Verónica no está, no llega, se demora. Su ausencia -como presencia invisible, pero constante- da paso a que el libro exista. Desde un principio estamos advertidos: la historia se acaba cuando Julián, su pareja, sepa que ella no llegará o cuando ella por obra del azar decida volver.
Con este argumento el chileno Alejandro Zambra construye su segunda novela: “La vida privada de los árboles”. La historia en el texto ocurre en una sola noche, mientras Julián le cuenta una serie de narraciones a Daniela, la pequeña hija de Verónica, para que ésta concilie por fin el sueño. El conjunto de historias le dan título al libro. Estos pequeños cuentos, protagonizados por un álamo y un baobab, sirven de excusa y telón de fondo para que Julián recuerde su pasado, sus escasas -pero reveladoras- memorias de infancia, e improvise o imagine la posibilidad de algún futuro.
Con una compleja y extraña sencillez el libro nos muestra pequeños pedazos de vidas medianas, que pasan sin más, que esperan, que no desean nada, ni siquiera ser personajes, pero que irremediablemente terminan siéndolo. Utilizando un lenguaje comprimido, eficaz y multiplicador, la novela es casi un mosaico, una colección de historias que se rozan imperceptiblemente guiadas por hilos muy finos. La prosa de Zambra recuerda a la que en su momento utilizara el peruano Julio Ramón Ribeyro. Es sencilla, directa, y no por eso prescinde de un dejo poético. El libro parece ser eso; el eco inacabable de un poema, fallido, como todo intento literario. Contrario, por ejemplo, a un libro como “El extranjero” de Camus, en donde el pasado y futuro poco importan, en este texto se da una cuestión inversa. El pasado late sí, con su montón de imágenes quebradizas, pero junto a la inminencia del porvenir, el presente queda en vilo. Todo es un antes y la probabilidad de un después. La ausencia misteriosa de Verónica, quien se supone esté en una clase de dibujo, su ya extinta y corrompida relación con Karla, provocan en la vida de Julián la imposibilidad de un presente, lo dejan hueco, obscuramente falto de sentido.
El espacio doméstico en la narración se ve potenciado: la casa, las paredes cobran un carácter predominante en todo el texto. Julián cuida de Daniela, le inventa historias, también le inventa un futuro, una vida adulta. Se la imagina a los veinticinco, a los treinta años leyendo por fin el libro que él mismo, su padrastro, le ha escrito. En éste, un hombre meticulosa y obsesivamente dedica su tiempo a cuidar de un arbolito.
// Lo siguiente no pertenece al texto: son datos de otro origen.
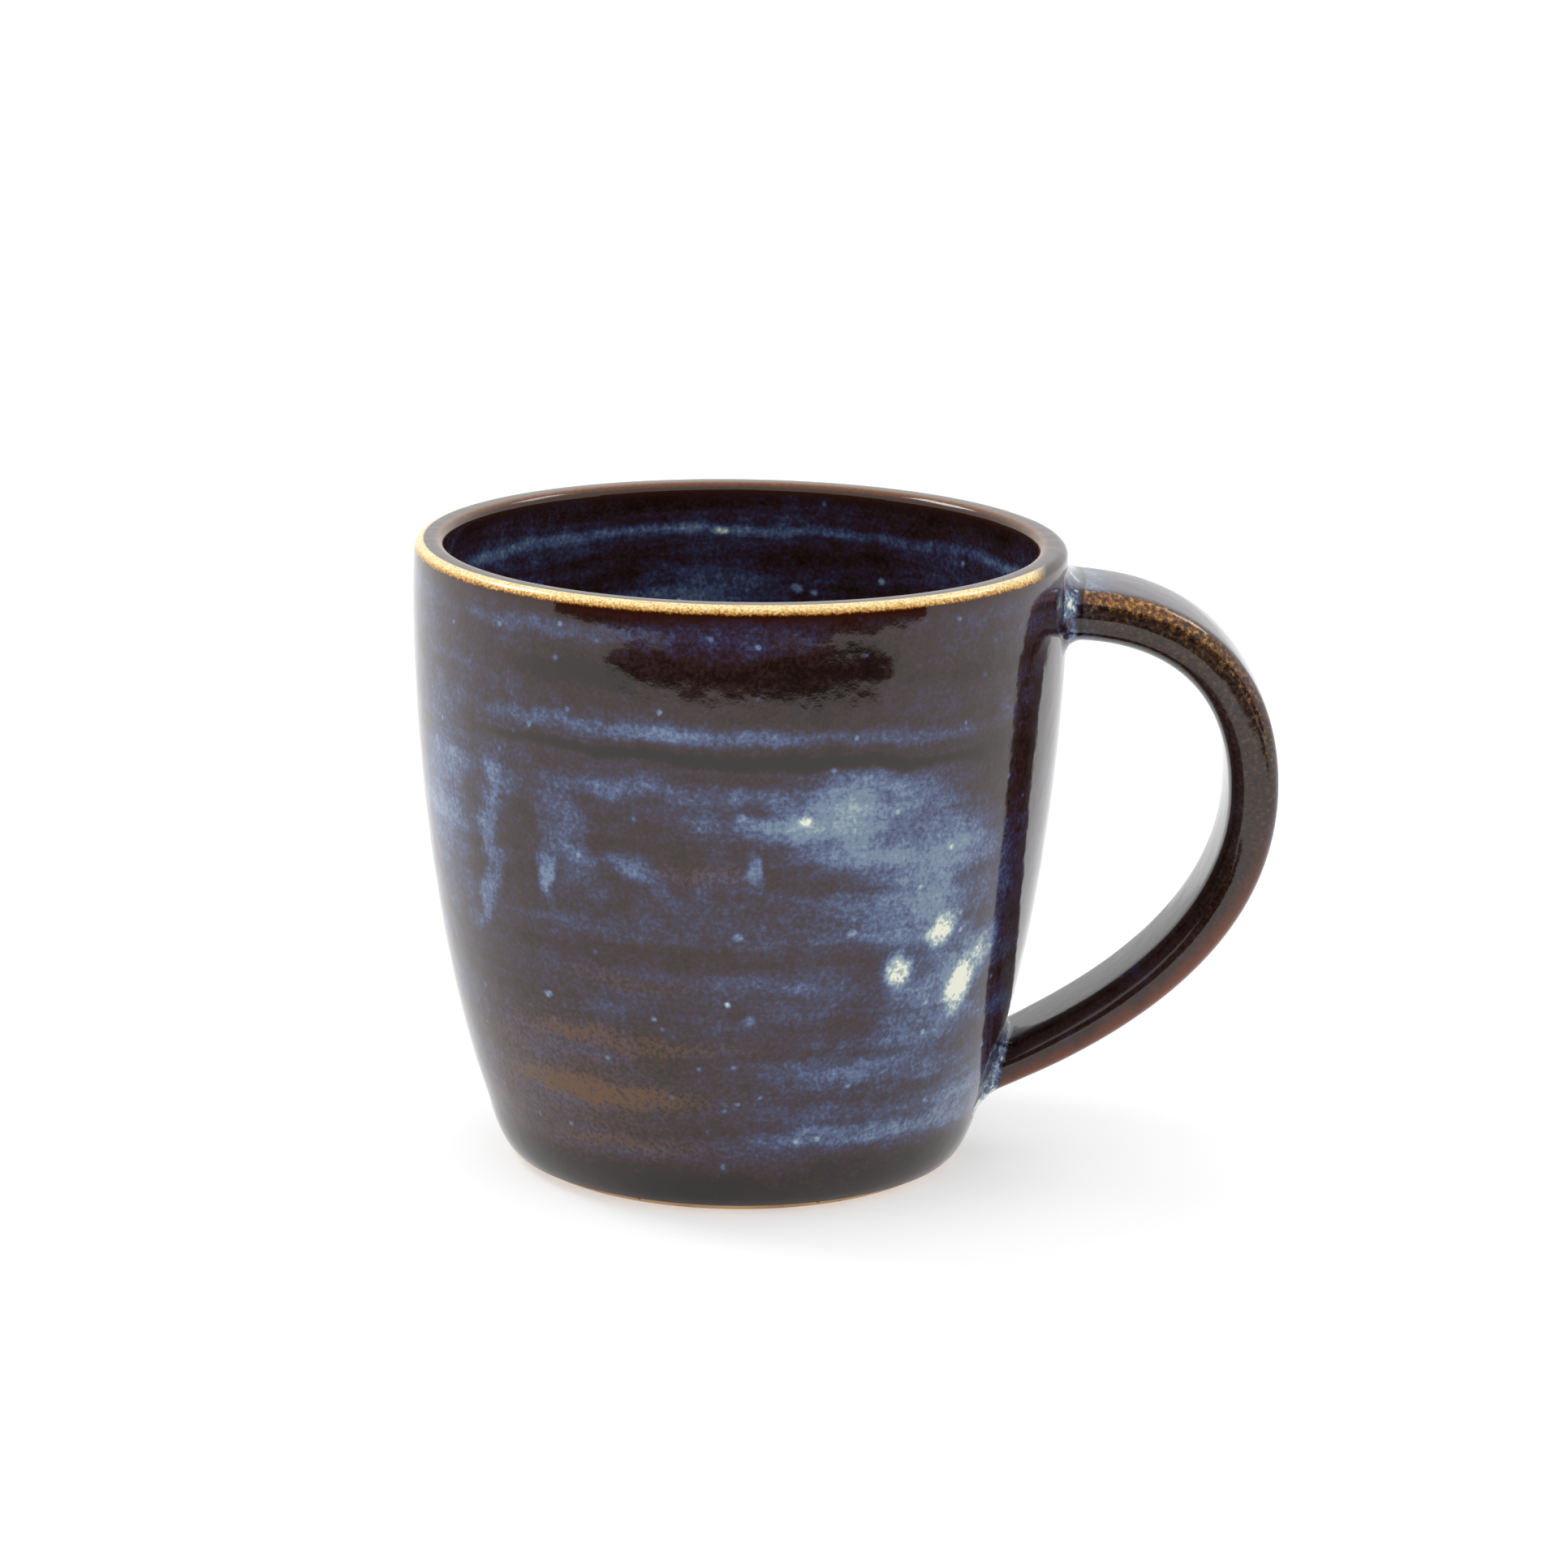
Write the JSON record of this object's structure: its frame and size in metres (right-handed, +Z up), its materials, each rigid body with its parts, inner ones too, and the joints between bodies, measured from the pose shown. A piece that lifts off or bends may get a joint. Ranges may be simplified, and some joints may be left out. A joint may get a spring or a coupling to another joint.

Esta otra historia es precisamente la novela anterior del chileno que lleva por título “Bonsái”. Ambas novelas conversan entre sí, una se completa en la otra y viceversa.
En “La vida privada de los árboles”, Zambra recoge la vida inocua de esa abstracción que muchos denominan como la clase media. Las historias que se cruzan parecen carentes de peso, equívocas, a veces contradictorias. En esa llaneza es que la narrativa de Zambra sale airosa, puesto que se balancea entre lo vago y lo bello. Lo bello que cohabita dentro de lo vago y por qué no, muchas veces, perecedero. Más importante que la lectura de este texto son, sin embargo, sus relecturas. Las vidas privadas de estos árboles quedarían incompletas sin sus sombras. El libro arroja una sombra que apenas tiembla y permanece.